— Goal of the exercise —
Below are records; reproduce exactly the lines from the one that has "Keep writing the" through the one that has "158.4)]]), -9.0, 9.0)", ends included, and nothing more.

** Start of Listed entries **

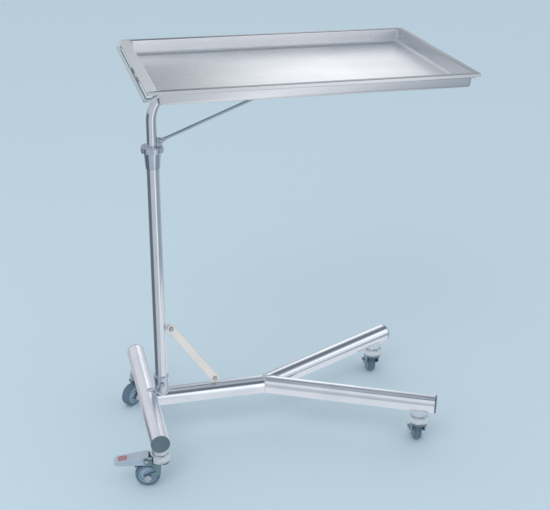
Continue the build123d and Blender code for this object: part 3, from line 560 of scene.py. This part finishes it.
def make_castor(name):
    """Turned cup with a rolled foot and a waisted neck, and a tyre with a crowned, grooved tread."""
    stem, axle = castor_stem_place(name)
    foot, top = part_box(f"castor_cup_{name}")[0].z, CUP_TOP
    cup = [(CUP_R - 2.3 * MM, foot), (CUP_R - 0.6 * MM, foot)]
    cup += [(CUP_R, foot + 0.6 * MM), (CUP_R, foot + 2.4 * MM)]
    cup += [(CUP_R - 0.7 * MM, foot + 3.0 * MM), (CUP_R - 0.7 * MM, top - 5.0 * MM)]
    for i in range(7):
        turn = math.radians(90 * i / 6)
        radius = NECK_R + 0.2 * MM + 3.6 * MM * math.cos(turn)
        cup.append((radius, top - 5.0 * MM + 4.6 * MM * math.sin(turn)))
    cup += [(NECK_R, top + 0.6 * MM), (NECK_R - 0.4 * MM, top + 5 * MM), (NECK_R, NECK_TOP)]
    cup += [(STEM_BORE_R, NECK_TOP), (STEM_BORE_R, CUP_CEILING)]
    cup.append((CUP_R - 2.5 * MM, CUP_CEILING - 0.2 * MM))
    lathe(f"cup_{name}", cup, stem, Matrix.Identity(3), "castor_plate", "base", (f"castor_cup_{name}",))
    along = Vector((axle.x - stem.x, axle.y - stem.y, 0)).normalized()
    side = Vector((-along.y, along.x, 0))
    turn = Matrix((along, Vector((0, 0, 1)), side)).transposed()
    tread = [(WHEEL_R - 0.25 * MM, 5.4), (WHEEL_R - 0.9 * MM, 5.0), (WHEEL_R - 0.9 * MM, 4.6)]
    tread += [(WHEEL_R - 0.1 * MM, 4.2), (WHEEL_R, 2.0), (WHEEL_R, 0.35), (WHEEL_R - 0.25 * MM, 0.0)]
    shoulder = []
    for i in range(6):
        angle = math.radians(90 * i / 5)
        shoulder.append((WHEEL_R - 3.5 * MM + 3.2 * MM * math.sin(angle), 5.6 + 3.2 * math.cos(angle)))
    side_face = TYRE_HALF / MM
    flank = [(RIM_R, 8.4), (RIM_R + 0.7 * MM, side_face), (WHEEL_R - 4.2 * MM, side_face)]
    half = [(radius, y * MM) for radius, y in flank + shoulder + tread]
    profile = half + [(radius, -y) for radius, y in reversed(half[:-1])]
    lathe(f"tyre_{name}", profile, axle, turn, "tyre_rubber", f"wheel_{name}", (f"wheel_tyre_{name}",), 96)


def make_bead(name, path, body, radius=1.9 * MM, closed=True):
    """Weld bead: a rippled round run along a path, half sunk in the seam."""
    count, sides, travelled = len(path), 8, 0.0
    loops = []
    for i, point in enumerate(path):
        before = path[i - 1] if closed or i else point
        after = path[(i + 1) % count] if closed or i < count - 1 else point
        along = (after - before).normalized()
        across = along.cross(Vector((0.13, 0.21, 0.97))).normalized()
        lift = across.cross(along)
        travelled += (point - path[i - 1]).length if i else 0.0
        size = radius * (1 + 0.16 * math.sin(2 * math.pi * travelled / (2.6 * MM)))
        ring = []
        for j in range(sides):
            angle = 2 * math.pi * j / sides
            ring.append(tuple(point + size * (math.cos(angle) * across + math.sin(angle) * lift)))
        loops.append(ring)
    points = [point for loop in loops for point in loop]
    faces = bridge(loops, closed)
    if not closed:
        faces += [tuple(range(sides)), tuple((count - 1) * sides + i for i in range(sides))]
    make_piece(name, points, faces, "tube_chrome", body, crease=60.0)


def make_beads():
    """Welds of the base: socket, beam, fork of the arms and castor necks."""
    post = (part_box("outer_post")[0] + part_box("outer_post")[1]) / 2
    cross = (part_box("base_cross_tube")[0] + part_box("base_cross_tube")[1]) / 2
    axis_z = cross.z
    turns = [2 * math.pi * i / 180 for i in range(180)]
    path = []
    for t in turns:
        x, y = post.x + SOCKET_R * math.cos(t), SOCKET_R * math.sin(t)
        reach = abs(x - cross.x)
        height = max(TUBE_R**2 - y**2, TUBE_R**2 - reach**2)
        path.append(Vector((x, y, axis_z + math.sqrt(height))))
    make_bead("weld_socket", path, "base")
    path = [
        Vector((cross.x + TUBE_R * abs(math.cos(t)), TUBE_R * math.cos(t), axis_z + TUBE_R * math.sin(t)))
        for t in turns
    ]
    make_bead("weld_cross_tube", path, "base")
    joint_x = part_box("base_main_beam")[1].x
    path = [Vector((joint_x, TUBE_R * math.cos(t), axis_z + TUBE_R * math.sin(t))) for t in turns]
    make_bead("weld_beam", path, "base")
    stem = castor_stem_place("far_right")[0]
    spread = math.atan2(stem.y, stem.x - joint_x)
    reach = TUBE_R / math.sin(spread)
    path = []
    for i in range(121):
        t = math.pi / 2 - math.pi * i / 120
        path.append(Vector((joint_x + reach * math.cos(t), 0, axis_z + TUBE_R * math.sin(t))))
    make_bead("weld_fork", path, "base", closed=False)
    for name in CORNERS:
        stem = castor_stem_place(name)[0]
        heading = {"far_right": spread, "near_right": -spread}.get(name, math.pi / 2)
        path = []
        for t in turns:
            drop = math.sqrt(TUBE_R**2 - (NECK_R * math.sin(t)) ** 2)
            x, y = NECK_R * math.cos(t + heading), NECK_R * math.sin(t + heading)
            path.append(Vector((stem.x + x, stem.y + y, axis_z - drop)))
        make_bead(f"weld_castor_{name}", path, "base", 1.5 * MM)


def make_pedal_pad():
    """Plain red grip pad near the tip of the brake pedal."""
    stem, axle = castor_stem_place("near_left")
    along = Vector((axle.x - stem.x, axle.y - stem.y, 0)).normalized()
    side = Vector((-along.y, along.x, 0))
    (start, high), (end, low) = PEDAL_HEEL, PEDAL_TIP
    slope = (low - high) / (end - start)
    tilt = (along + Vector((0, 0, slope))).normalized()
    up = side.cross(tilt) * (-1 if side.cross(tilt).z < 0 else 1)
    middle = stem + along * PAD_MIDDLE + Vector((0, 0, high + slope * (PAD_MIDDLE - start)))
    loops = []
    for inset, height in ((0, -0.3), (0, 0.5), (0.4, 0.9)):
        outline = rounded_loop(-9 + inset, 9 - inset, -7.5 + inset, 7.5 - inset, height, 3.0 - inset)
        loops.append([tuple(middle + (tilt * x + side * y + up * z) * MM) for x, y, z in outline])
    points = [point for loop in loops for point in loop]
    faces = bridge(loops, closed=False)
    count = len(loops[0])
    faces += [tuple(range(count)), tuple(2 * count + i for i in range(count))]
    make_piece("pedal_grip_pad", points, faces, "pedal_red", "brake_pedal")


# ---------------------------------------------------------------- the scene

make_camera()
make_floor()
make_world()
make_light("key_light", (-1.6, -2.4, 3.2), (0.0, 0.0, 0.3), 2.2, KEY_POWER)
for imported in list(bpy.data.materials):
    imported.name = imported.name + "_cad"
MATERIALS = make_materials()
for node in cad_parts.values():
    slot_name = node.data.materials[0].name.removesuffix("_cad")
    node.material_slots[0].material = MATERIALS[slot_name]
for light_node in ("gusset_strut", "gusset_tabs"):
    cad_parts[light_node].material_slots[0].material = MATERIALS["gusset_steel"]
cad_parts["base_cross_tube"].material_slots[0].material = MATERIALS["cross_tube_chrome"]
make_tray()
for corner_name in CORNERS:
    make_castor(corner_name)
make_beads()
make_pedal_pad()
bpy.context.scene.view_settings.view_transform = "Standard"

** End of Listed entries **
** Start of Listed entries **

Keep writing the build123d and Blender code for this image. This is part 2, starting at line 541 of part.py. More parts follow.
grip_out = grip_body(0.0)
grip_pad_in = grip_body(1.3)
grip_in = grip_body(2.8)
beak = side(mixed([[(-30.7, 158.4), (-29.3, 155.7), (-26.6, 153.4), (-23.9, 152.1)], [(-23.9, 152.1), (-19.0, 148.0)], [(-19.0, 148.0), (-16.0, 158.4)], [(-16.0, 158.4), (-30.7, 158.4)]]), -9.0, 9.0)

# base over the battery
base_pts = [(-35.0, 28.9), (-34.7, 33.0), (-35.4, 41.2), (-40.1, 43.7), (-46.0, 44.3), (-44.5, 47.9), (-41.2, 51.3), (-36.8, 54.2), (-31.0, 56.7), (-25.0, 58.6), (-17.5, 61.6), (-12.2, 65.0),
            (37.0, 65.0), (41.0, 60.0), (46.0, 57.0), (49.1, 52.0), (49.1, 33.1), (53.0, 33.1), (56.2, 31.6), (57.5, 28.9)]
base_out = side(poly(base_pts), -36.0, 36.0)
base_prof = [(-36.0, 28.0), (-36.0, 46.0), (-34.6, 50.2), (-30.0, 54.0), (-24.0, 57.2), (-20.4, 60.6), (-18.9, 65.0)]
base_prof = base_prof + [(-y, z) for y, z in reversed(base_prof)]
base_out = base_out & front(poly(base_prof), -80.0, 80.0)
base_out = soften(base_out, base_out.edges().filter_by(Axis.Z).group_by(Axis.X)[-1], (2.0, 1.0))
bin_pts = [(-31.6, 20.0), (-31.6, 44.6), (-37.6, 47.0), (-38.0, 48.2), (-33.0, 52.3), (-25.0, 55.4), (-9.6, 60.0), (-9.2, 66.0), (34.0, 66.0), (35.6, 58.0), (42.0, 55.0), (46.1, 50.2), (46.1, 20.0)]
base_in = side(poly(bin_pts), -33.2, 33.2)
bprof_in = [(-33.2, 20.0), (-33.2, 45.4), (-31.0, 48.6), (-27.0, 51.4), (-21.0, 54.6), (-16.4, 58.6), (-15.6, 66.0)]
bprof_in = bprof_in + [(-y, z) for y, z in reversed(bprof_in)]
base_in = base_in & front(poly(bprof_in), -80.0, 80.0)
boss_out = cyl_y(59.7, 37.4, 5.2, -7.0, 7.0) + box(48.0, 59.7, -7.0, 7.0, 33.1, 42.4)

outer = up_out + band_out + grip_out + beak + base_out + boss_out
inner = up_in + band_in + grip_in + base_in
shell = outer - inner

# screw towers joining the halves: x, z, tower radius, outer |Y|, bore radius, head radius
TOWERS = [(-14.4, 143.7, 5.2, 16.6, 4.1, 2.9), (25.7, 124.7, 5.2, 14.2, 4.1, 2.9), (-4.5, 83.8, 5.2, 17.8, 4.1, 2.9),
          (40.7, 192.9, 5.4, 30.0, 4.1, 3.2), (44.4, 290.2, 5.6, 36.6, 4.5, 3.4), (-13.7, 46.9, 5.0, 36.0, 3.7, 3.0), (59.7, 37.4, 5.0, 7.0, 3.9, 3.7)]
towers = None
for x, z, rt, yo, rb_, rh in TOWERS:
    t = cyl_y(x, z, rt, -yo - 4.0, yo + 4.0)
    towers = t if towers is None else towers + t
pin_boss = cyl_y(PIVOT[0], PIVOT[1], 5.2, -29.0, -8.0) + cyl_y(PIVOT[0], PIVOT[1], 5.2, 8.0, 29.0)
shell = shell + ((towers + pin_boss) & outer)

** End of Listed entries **
** Start of Listed entries **

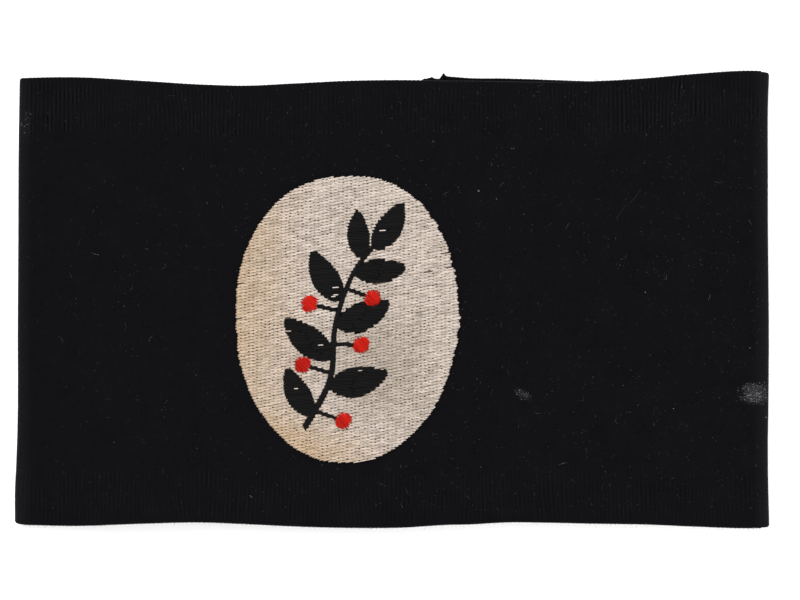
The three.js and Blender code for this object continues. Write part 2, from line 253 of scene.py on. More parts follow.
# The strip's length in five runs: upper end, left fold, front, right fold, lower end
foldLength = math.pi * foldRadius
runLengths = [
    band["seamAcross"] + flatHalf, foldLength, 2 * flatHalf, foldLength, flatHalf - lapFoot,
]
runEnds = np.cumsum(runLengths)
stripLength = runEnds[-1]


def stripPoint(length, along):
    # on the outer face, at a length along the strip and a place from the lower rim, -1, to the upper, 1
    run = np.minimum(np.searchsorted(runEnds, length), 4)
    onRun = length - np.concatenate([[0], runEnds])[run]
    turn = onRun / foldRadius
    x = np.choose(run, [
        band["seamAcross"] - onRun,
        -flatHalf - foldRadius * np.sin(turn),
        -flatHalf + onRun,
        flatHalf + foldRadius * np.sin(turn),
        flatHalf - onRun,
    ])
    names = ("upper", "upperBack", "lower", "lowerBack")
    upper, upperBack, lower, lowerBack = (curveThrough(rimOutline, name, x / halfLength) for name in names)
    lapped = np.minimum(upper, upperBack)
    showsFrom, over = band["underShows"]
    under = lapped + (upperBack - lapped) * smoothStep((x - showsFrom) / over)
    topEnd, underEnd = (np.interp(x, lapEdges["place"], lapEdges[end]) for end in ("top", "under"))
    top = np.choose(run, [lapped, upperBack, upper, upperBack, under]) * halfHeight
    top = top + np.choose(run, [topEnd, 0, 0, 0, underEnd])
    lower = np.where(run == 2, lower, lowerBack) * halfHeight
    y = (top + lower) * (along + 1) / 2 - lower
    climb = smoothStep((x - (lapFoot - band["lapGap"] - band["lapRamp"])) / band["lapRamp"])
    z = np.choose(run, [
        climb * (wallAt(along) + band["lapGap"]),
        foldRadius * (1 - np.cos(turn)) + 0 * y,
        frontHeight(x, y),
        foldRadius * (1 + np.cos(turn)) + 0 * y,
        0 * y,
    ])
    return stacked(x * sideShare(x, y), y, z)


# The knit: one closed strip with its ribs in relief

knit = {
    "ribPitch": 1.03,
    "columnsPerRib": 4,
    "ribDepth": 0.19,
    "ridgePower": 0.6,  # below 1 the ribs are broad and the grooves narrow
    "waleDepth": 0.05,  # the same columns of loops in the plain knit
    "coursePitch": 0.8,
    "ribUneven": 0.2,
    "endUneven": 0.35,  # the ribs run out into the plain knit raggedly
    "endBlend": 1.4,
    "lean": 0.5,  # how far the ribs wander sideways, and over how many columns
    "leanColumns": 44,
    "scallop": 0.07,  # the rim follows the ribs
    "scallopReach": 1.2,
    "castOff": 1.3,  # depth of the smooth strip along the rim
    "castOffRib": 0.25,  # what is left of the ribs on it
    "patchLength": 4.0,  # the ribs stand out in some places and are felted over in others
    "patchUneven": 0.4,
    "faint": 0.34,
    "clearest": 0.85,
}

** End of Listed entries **

— Exercise result —
Keep writing the build123d and Blender code for this image. This is part 2, starting at line 541 of part.py. More parts follow.
grip_out = grip_body(0.0)
grip_pad_in = grip_body(1.3)
grip_in = grip_body(2.8)
beak = side(mixed([[(-30.7, 158.4), (-29.3, 155.7), (-26.6, 153.4), (-23.9, 152.1)], [(-23.9, 152.1), (-19.0, 148.0)], [(-19.0, 148.0), (-16.0, 158.4)], [(-16.0, 158.4), (-30.7, 158.4)]]), -9.0, 9.0)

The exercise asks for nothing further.